# 70's Gibson SG II $799 Halifax



## BlueRocker (Jan 5, 2020)

Gibson SG early 70s | Guitars | City of Halifax | Kijiji


----------



## BlueRocker (Jan 5, 2020)

And it's sold.


----------



## King Loudness (May 3, 2010)

I had a small nap and when I woke up I had about three or four people message me about this guitar being listed. No, I didn't buy it  fair deal for someone though.

W.


----------



## BlueRocker (Jan 5, 2020)

So for the record, when I posted this in the Kijiji alerts section I had no intention of buying it. But I showed it to the wife, and she said to go for it. Picked it up today from a gentleman probably in his 60's who has owned it for 30 years. He was an acoustic player who thought he "should have an electric". Said it's rarely been out of the case since he bought it.

It sounds like the 70's. A Gibson SG II which was made between '72 and '75. Has mini humbuckers and individual switches to turn on the pickups. Neck is maple, body is Alder. Have not weighed it yet, but it is super light. I think the price was pretty reasonable. The guitar is in great shape, doesn't appear to be any fret wear, only one small ding on the back. Tuners seem to work great. Here's a couple of pics.


----------



## RBlakeney (Mar 12, 2017)

BlueRocker said:


> So for the record, when I posted this in the Kijiji alerts section I had no intention of buying it. But I showed it to the wife, and she said to go for it. Picked it up today from a gentleman probably in his 60's who has owned it for 30 years. He was an acoustic player who thought he "should have an electric". Said it's rarely been out of the case since he bought it.
> 
> It sounds like the 70's. A Gibson SG II which was made between '72 and '75. Has mini humbuckers and individual switches to turn on the pickups. Neck is maple, body is Alder. Have not weighed it yet, but it is super light. I think the price was pretty reasonable.

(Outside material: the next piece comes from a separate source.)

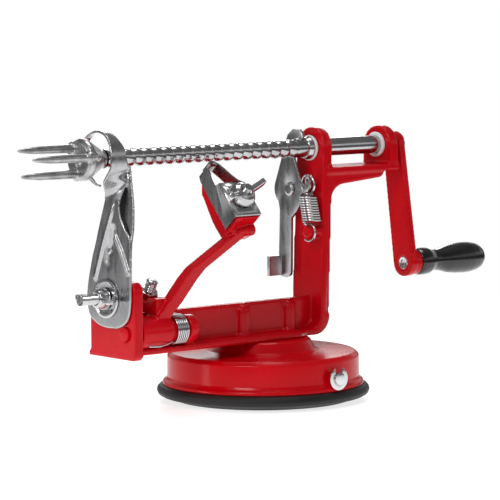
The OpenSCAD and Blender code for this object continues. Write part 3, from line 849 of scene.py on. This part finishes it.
CARRIER_OUT = carrier_point(0, 0, 1) - CARRIER


def build_arm():
    """Peeling arm, its stop screw and lock nut."""
    piece(soften(copy_of("peeler_arm", "arm_casting"), 0.45, 4), "arm", ENAMEL, "peeler_arm")
    lean = Vector((0, -math.sin(STOP_LEAN), math.cos(STOP_LEAN)))
    foot = middle("stop_screw") - lean * STOP_LENGTH / 2
    length = STOP_LENGTH - 0.7
    thread = threaded("stop_thread", foot, lean, length, 2.8, 1.25, 0.5, v_groove, (0.8, 1.0), 40, 12)
    dome = lathe("stop_end", [(0, -1), (2.2, -1), (2.2, 0), (1.7, 0.4), (0, 0.65)], foot + lean * length, lean, 40)
    piece(joined("stop_stud", [thread, dome]), "arm", PLATED, "stop_screw")
    nut = prism("stop_lock_nut", hexagon(5), 2.6, along(middle("stop_nut") - lean * 1.3, lean), 0.45)
    piece(nut, "arm", PLATED, "stop_nut")


def build_arm_spring():
    """Torsion coil, with one leg under the arm's boss and one hooked over its heel."""
    x1, x2 = low("arm_spring").x + 0.6, high("arm_spring").x - 0.6
    turns, r, wire = 6.6, 6.95, 0.44
    path = spline([(-87, PIVOT.y - 6.6, 34.6), (-80, PIVOT.y - 7.0, 34.2), (x1 - 2, PIVOT.y - 5.6, 35.4)], 8)[:-1]
    steps = int(turns * 40)
    for k in range(steps + 1):
        t = k / steps
        angle = math.radians(230) + 2 * math.pi * turns * t
        path.append(Vector((x1 + (x2 - x1) * t, PIVOT.y + r * math.cos(angle), PIVOT.z + r * math.sin(angle))))
    end = path[-1]
    path += spline([end, end + Vector((0.4, 3.0, -1.0)), end + Vector((0.6, 6.4, 0.6))], 6)[1:]
    coil = tube("arm_coil", path, wire, 14)
    paint(coil, WIRE)
    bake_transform(coil)
    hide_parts("arm_spring")


def build_peeler():
    """Peeling blade with its bolt, washer and wing nut."""
    blade = copy_of("peeler_blade", "peeling_blade")
    bevel(blade, 0.28, 2, 40)
    piece(blade, "peeler", SHEET, "peeler_blade")
    base = carrier_point(0, 10, -12.4)
    thread = threaded("peeler_thread", base, CARRIER_OUT, 22.2, 1.96, 0.7, 0.34, v_groove, (0, 0.7), 32, 8)
    head = lathe(
        "peeler_bolt_head", [(0, -1.4), (2.6, -1.4), (3.6, -0.5), (3.6, 0.9), (0, 0.9)], base, CARRIER_OUT, 48, 0.3
    )
    piece(joined("blade_screw", [thread, head]), "arm", PLATED, "peeler_bolt")
    washer = lathe(
        "blade_shim", [(2.2, 0), (4.8, 0), (4.8, 0.75), (2.2, 0.75), (2.2, 0)],
        carrier_point(0, 10, 1.06), CARRIER_OUT, 64, 0.15,
    )
    piece(washer, "peeler_shim", PLATED, "peeler_washer")
    axis_x = along((0, 0, 0), CARRIER_OUT) @ Vector((1, 0, 0))
    across = Vector((1, 0, 0))
    spin = math.atan2(CARRIER_OUT.dot(axis_x.cross(across)), axis_x.dot(across))
    nut = wing_nut(
        "blade_wing_nut_piece", carrier_point(0, 10, 1.92), CARRIER_OUT, spin + math.radians(18), 2.25,
        [(6.2, 0), (6.5, 1.0), (6.2, 2.8), (5.2, 4.5), (3.6, 5.6)],
    )
    piece(nut, "peeler_nut", PLATED, "peeler_wing_nut")


# ---- release lever ----


def build_lever():
    """Release lever and its rivet."""
    lever = copy_of("release_lever", "lever_blank")
    bevel(lever, 0.35, 2, 40)
    piece(lever, "release", SHEET, "release_lever")
    at = middle("lever_rivet")
    x1 = low("lever_rivet").x
    rivet = lathe(
        "lever_pivot", [(0, 0), (2.2, 0), (3.3, 0.45), (3.5, 1.0), (2.45, 1.05), (2.45, 5.5), (0, 5.5)],
        (x1, at.y, at.z), (1, 0, 0), 64, 0.3,
    )
    piece(rivet, "frame", SHEET, "lever_rivet")


def build_lever_spring():
    """Close coil between the lever's ear and the frame's peg."""
    box_low, box_high = low("lever_spring"), high("lever_spring")
    top = Vector(((box_low.x + box_high.x) / 2, (box_low.y + box_high.y) / 2, box_high.z))
    base = Vector((top.x, top.y, box_low.z))
    lean_top, lean_base = Vector((0.6, 2.2, 0)), Vector((-0.4, -2.0, 0))
    r, wire, turns = 4.3, 0.55, 10.5
    path = []
    loop = Vector((26.0, -4.4, 104.2))
    for k in range(33):
        angle = math.radians(-90 + 345 * k / 32)
        path.append(loop + Vector((-0.6 + 1.2 * k / 32, 4.4 * math.cos(angle), 4.6 * math.sin(angle))))
    path = list(reversed(path))
    steps = int(turns * 28)
    for k in range(steps + 1):
        t = k / steps
        angle = 2 * math.pi * turns * t
        centre = (top + lean_top).lerp(base + lean_base, t)
        path.append(centre + Vector((r * math.cos(angle), r * math.sin(angle), 0)))
    peg = Vector((24.2, -7, 80.8))
    hook = []
    for k in range(25):
        angle = math.radians(75 - 200 * k / 24)
        hook.append(peg + Vector((0.0, -4.6 * math.cos(angle), 4.6 * math.sin(angle))))
    end = path[-1]
    path += spline([end, end + Vector((-1.5, -1.5, -1.0)), hook[0]], 6)[1:-1] + hook
    coil = tube("lever_coil", path, wire, 12)
    paint(coil, WIRE)
    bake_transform(coil)
    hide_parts("lever_spring")


# ---- suction base's small parts ----


def build_small_parts():
    for node, width in (("e_clip", 0.12), ("suction_lever", 0.6), ("cam_rod", 0.4), ("lift_stud", 0.3)):
        looks = ENAMEL if node == "suction_lever" else PLATED
        body = "stud" if node == "lift_stud" else "rod"
        piece(bevel(copy_of(node, node + "_piece"), width, 3, 40), body, looks, node)
    grip = soften(copy_of("lever_grip", "lever_grip_piece"), 0.4, 6)
    piece(grip, "rod", BLACK, "lever_grip")
    paint_cad("base_screws", PLATED)


def paint_cad(node, look):
    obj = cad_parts[node]
    for i in range(len(obj.material_slots)):
        obj.material_slots[i].link = "OBJECT"
        obj.material_slots[i].material = look


# ---- stage ----


def build_stage():
    sides = 96
    angles = [2 * math.pi * k / sides for k in range(sides)]
    corners = [(FLOOR_R * math.cos(a), FLOOR_R * math.sin(a), 0) for a in angles]
    floor = make("floor", corners, [tuple(range(sides))])
    floor.location.z = -0.0002
    m, nodes, links, shader = material("floor", grey(0.8), 0.12, Specular_IOR_Level=0.35, Emission_Strength=0.72)
    shader.inputs["Emission Color"].default_value = (1, 1, 1, 1)
    cloud = place_texture(nodes, links, 4, detail=1)
    mottle = ramp(nodes, links, cloud.outputs["Fac"], [(0.2, grey(0.79)), (0.8, grey(0.81))])
    links.new(mottle, shader.inputs["Base Color"])
    paint(floor, m)

    world = bpy.data.worlds.new("studio")
    scene.world = world
    world.use_nodes = True
    nodes, links = world.node_tree.nodes, world.node_tree.links
    nodes.clear()
    out = nodes.new("ShaderNodeOutputWorld")
    where = nodes.new("ShaderNodeTexCoord")
    split = nodes.new("ShaderNodeSeparateXYZ")
    links.new(where.outputs["Generated"], split.inputs["Vector"])
    # What the metals reflect: a dim room with a pale band just above eye level
    height = nodes.new("ShaderNodeMapRange")
    height.inputs["From Min"].default_value = -1
    links.new(split.outputs["Z"], height.inputs["Value"])
    colour = ramp(
        nodes, links, height.outputs["Result"],
        [
            (0.0, grey(0.35)), (0.42, grey(0.20)), (0.50, grey(0.10)), (0.55, grey(0.16)), (0.60, grey(0.75)),
            (0.66, grey(0.80)), (0.71, grey(0.20)), (0.85, grey(0.16)), (1.0, grey(0.35)),
        ],
    )
    studio = nodes.new("ShaderNodeBackground")
    links.new(colour, studio.inputs["Color"])
    plain = nodes.new("ShaderNodeBackground")
    plain.inputs["Color"].default_value = (1, 1, 1, 1)
    rays = nodes.new("ShaderNodeLightPath")
    pick = nodes.new("ShaderNodeMixShader")
    links.new(rays.outputs["Is Camera Ray"], pick.inputs["Fac"])
    links.new(studio.outputs["Background"], pick.inputs[1])
    links.new(plain.outputs["Background"], pick.inputs[2])
    links.new(pick.outputs["Shader"], out.inputs["Surface"])

    def area(name, at, look_at, size, power):
        light = bpy.data.lights.new(name, "AREA")
        light.shape = "RECTANGLE"
        light.size, light.size_y = size
        light.energy = power
        obj = bpy.data.objects.new(name, light)
        scene.collection.objects.link(obj)
        at, look_at = Vector(at), Vector(look_at)
        obj.matrix_world = Matrix.Translation(at) @ (look_at - at).to_track_quat("-Z", "Y").to_matrix().to_4x4()

    area("key", (-1.1, -0.5, 1.0), (0, 0, 0.08), (0.5, 0.5), 7.5)
    area("side", (-1.3, 0.5, 0.35), (0, 0, 0.08), (0.25, 0.7), 2.2)
    area("top", (0.1, 0.1, 1.2), (0, 0, 0), (0.5, 0.5), 4)
    area("back", (0.7, 0.9, 0.6), (0, 0, 0.08), (0.4, 0.5), 3)
    scene.view_settings.view_transform = "Standard"


def build_camera():
    data = bpy.data.cameras.new("camera")
    data.sensor_width = 36
    data.lens = 196.23
    data.clip_start, data.clip_end = 0.05, 20
    camera = bpy.data.objects.new("camera", data)
    scene.collection.objects.link(camera)
    right = Vector((0.76402872, -0.64516352, -0.00491299))
    up = Vector((0.06444816, 0.06874089, 0.99555066))
    ahead = Vector((0.64195525, 0.76094594, -0.09409962))
    turn = Matrix((right, up, -ahead)).transposed().to_4x4()
    camera.matrix_world = Matrix.Translation((-0.864994, -1.015790, 0.199051)) @ turn
    scene.camera = camera


build_camera()
build_stage()
build_frame()
build_base()
build_shaft()
build_fork()
build_bushes()
build_crank()
build_plate()
build_plate_hardware()
build_arm()
build_arm_spring()
build_peeler()
build_lever()
build_lever_spring()
build_small_parts()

The guitar is in great shape, doesn't appear to be any fret wear, only one small ding on the back. Tuners seem to work great. Here's a couple of pics.
> 
> ...


congrats. Looks like a fun guitar.


----------



## DeeTee (Apr 16, 2018)

BlueRocker said:


> So for the record, when I posted this in the Kijiji alerts section I had no intention of buying it. But I showed it to the wife, and she said to go for it.


I've had that conversation! It largely involves not having bought anything for a while and being told to just get it because I'm talking about it too much.

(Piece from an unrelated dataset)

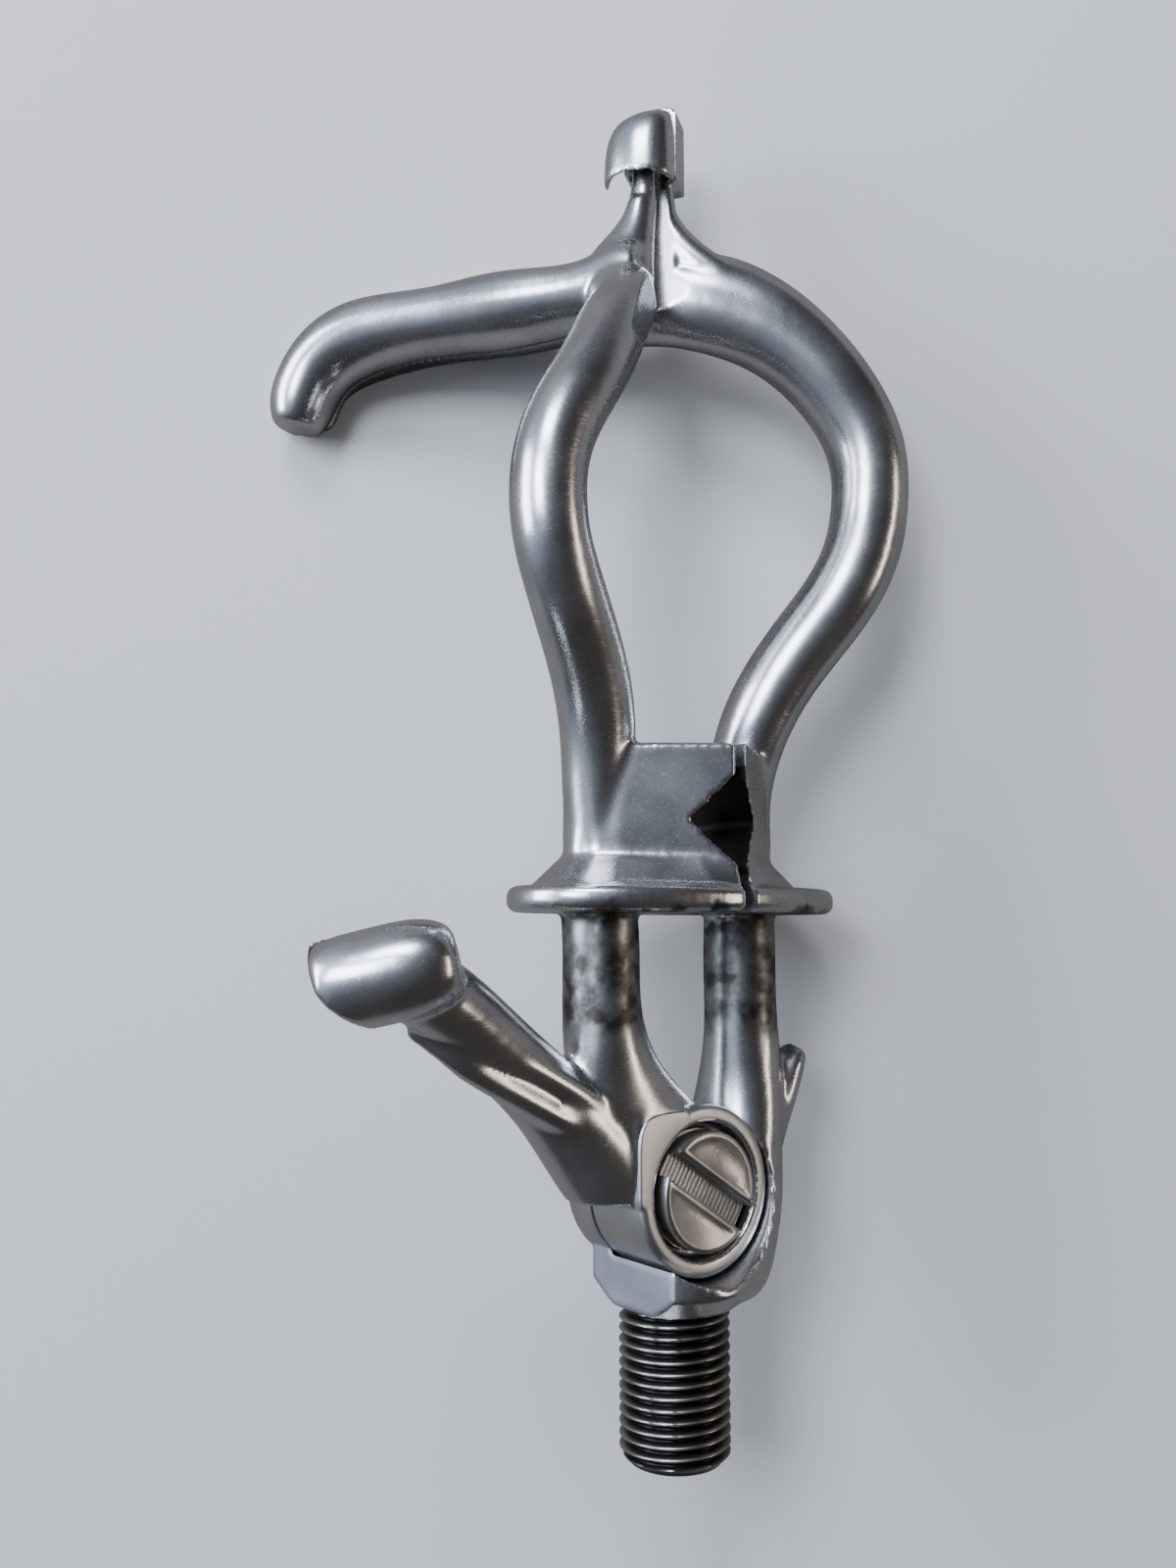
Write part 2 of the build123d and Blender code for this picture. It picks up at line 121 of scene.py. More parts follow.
def steel(
    name, base, dark, rough_low, rough_high, scratch=0.5, grain=0.0, grain_scale=900.0, grime=None, root=None
):
    """Bare steel with cloudy roughness and three families of fine scratches.

    grain adds a blasted texture, grime = (low, high, strength) dirt between two heights,
    and root = (inner, outer) painted shade in the thread roots that clears between two radii round Z.
    """
    material, tree, shader = nodes_of(name)
    new, link = tree.nodes.new, tree.links.new
    where = new("ShaderNodeTexCoord").outputs["Object"]

    def textured(scale, stretch=None, turn=(0, 0, 0), detail=3.0):
        noise_node = new("ShaderNodeTexNoise")
        noise_node.inputs["Scale"].default_value = scale
        noise_node.inputs["Detail"].default_value = detail
        if stretch:
            mapping = new("ShaderNodeMapping")
            mapping.inputs["Rotation"].default_value = turn
            mapping.inputs["Scale"].default_value = stretch
            link(where, mapping.inputs["Vector"])
            link(mapping.outputs["Vector"], noise_node.inputs["Vector"])
        else:
            link(where, noise_node.inputs["Vector"])
        return noise_node.outputs["Fac"]

    def ramp(value, stops):
        node = new("ShaderNodeValToRGB")
        link(value, node.inputs["Fac"])
        while len(node.color_ramp.elements) < len(stops):
            node.color_ramp.elements.new(0.5)
        for element, (at, level) in zip(node.color_ramp.elements, stops):
            element.position = at
            element.color = (level, level, level, 1)
        return node.outputs["Color"]

    def maths(operation, a, b):
        node = new("ShaderNodeMath")
        node.operation = operation
        for socket, value in zip(node.inputs, (a, b)):
            if isinstance(value, (int, float)):
                socket.default_value = value
            else:
                link(value, socket)
        return node.outputs[0]

    def mapped(value, low, high, start=0.0, end=1.0, smooth=False):
        node = new("ShaderNodeMapRange")
        if smooth:
            node.interpolation_type = "SMOOTHSTEP"
        link(value, node.inputs["Value"])
        node.inputs["From Min"].default_value = low
        node.inputs["From Max"].default_value = high
        node.inputs["To Min"].default_value = start
        node.inputs["To Max"].default_value = end
        return node.outputs[0]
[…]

I love a nice Gibson with a volute. Massively underrated addition. Enjoy!


----------



## SWLABR (Nov 7, 2017)

WOW... I'd say $799 for that is fair. 

I'll give you $800 for it!


----------



## BlueRocker (Jan 5, 2020)

Looks like it's a 1972. Weighs exactly 6 lbs.


----------



## cboutilier (Jan 12, 2016)

I thought hard about it, but I'm in the midst of a move and all the fun that goes with that.


----------



## BlueRocker (Jan 5, 2020)




----------



## 2manyGuitars (Jul 6, 2009)

BlueRocker said:


>


----------



## tomee2 (Feb 27, 2017)

BlueRocker said:


> View attachment 377787


That's awesome.

Those are the original pickups? Very modern looking.


----------



## BlueRocker (Jan 5, 2020)

tomee2 said:


> That's awesome.
> 
> Those are the original pickups? Very modern looking.


100% original.


----------